MPD chief fears Memphis video will echo the disbelief of George Floyd footage
MADISON, Wis. (WMTV) – As Memphis, and people across the country, brace for the release of video showing the attack on Tyre Nichols, Madison Police Chief Shon Barnes described the feeling prior to watching it as echoing the disbelief he and others felt when George Floyd was murdered by Minneapolis police officers.
“I fear today we will watch with the same disbelief as police officers similarly strip Tyre Nichols in Memphis of his human dignity and life,” he wrote Friday morning, prior to the video’s release.
Barnes added the situation left him both saddened and angry.

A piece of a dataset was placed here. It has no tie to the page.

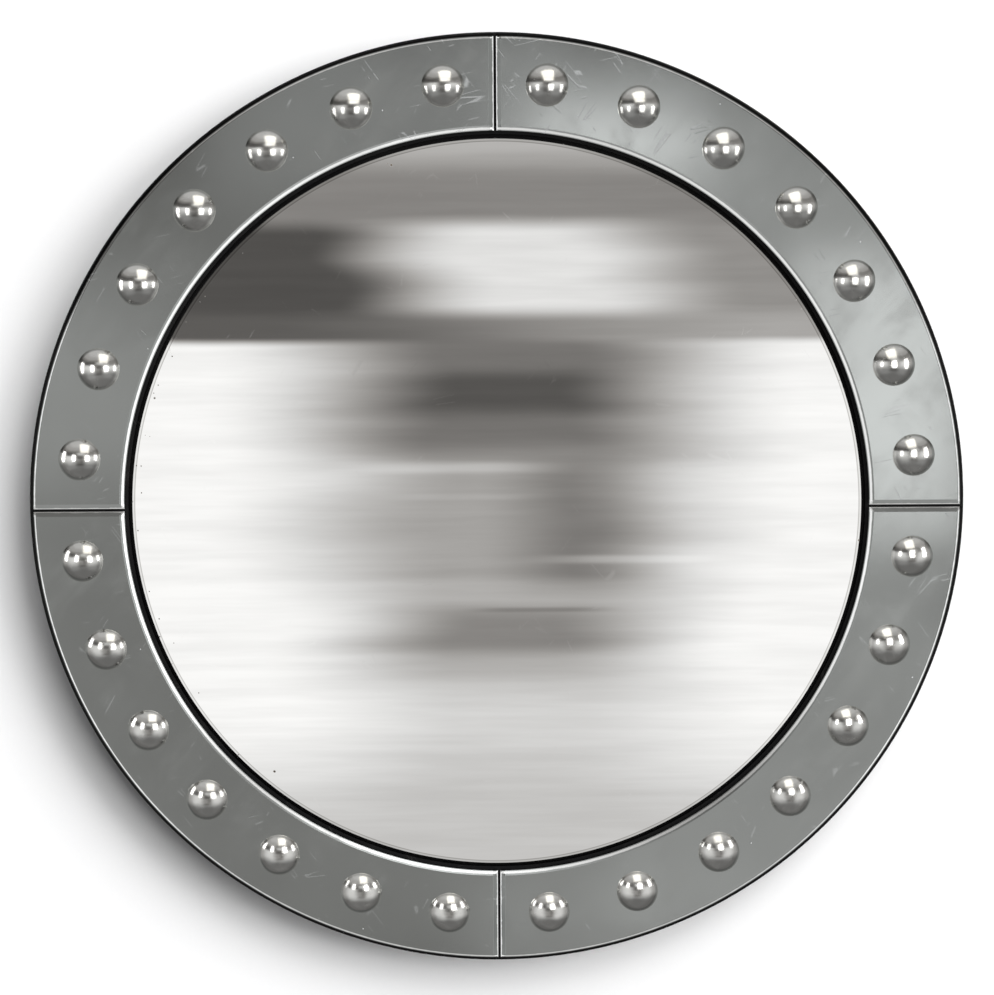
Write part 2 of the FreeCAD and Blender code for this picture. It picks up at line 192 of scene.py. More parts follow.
def make_plate(name, quarter, material):
    """Quarter ring of bevelled glass.

    A front point at radius r and angle a has depth PLATE_FACE + BEVEL_DEPTH (1 - d / BEVEL_WIDTH) where its
    distance d from the nearest edge is under BEVEL_WIDTH, and PLATE_FACE elsewhere. The two ends run
    parallel to the seams, so their angle at radius r is asin((HALF_SEAM + distance) / r).
    """
    in_bevel = np.linspace(0, BEVEL_WIDTH, 4)
    flat = np.linspace(BEVEL_WIDTH, PLATE_WIDTH - BEVEL_WIDTH, 9)[1:-1]
    across = np.r_[in_bevel, flat, PLATE_WIDTH - in_bevel[::-1]]
    radius = (PLATE_INNER + across)[:, None]
    near = np.arcsin((HALF_SEAM + in_bevel[None, :]) / radius)
    far = math.pi / 2 - near[:, ::-1]
    share = np.linspace(0, 1, 90)[None, 1:-1]
    angle = np.hstack([near, near[:, -1:] * (1 - share) + far[:, :1] * share, far])
    to_arc = np.minimum(across, PLATE_WIDTH - across)[:, None]
    to_end = np.minimum(radius * np.sin(angle), radius * np.cos(angle)) - HALF_SEAM
    edge_distance = np.clip(np.minimum(to_arc, to_end), 0, BEVEL_WIDTH)
    depth = PLATE_FACE + BEVEL_DEPTH * (1 - edge_distance / BEVEL_WIDTH)

    turn = angle - quarter * math.pi / 2
    front = np.stack([radius * np.cos(turn), depth, radius * np.sin(turn)], axis=-1)
    back = front.copy()
    back[..., 1] = BOARD_FACE
    rows, columns = angle.shape
    count = rows * columns
    sheet = grid_faces(rows, columns)
    border = np.r_[np.arange(columns), np.arange(1, rows) * columns + columns - 1,
                   (rows - 1) * columns + np.arange(columns - 2, -1, -1),
                   np.arange(rows - 2, 0, -1) * columns]
    walls = np.c_[border, np.roll(border, -1), np.roll(border, -1) + count, border + count]
    faces = np.vstack([sheet, sheet[:, ::-1] + count, walls])
    points = np.vstack([front.reshape(-1, 3), back.reshape(-1, 3)])
    return new_piece("glass_" + name, points, faces, material, 12,
                     replaces=("frame_" + name,))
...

Saddened by “the slow pace of progress toward a more just society.”
“As a police officer, I am angered at the unwillingness of my profession to learn from the past, and the refusal to accept that we, as police officers, must protect all people—even those who are involved in criminal activity,” he continued.
Madison community leader Anthony Cooper, Sr. runs a local non-profit working to eliminate violence in the area.
Cooper is also a Black man who said he’s seen too many other Black men die as a result of police brutality.
”It’s a big deal that we lost another life,” Cooper, Sr. said. ”You have kids who are looking at this and saying, ‘Is this what my future looks like?’”
He said police officers need to regularly check-in on their mental health and focus on preventing future police brutality incidents.
Cooper, Sr. said he speaks with Chief Barnes frequently and appreciates his efforts to make a difference in law enforcement.
“He’s trying to change what policing looks like, period, and having the conversations that sometimes people are not willing to have,” Cooper, Sr. said.
The MPD chief applauded the reaction so far of his counterparts in Memphis, who he says have demonstrated leadership and courage for reacting quickly and removing the individuals involved from duty, saying, “[t]his action reinforces that malice and bias will no longer be tolerated in policing.
Barnes went on to say his department and others across the United States have embraced what he called “21st Century Policing ideals,” which include changing their hiring and training practices; modifying accountability systems; and developing the needed oversight. He noted MPD has sought to drill down to the root and proximate causes of instances like these.
He pointed to specialized training his officers are given that includes focusing on cultural competencies and racial bias. They are also shown how to de-escalate situations and step in if they believe a fellow officer has stepped out of line. These and other measures extend down to their hiring process and academy training, he noted, saying they are meant to prevent hiring people who have no empathy or compassion or the judgement needed to be a police officer.
On Friday afternoon, MPD’s Facebook page posted a brief message, along with a YouTube link, that started with, “We are one Madison.”
“One community working together in the constant and unwavering pursuit of justice,” it continued. “Today, we mourn the loss of Tyre Nichols. A life we will honor with our renewed commitment to selfless public service.”
Madison Police Dept. spokesperson Stephanie Fryer told NBC15 News on Thursday night that Barnes has been talking to his counterparts in southern states and understands the emotions the video will likely stir. She also said the police department is already preparing for possible demonstrations in the Wisconsin capital and has been doing so much of the week. Officers who work special and large events, particularly, are being called in.
They also have reached out to community partners in advance of the release, pointing out that was a step recommended by an independent report on MPD’s response to protests that followed the George Floyd’s murder.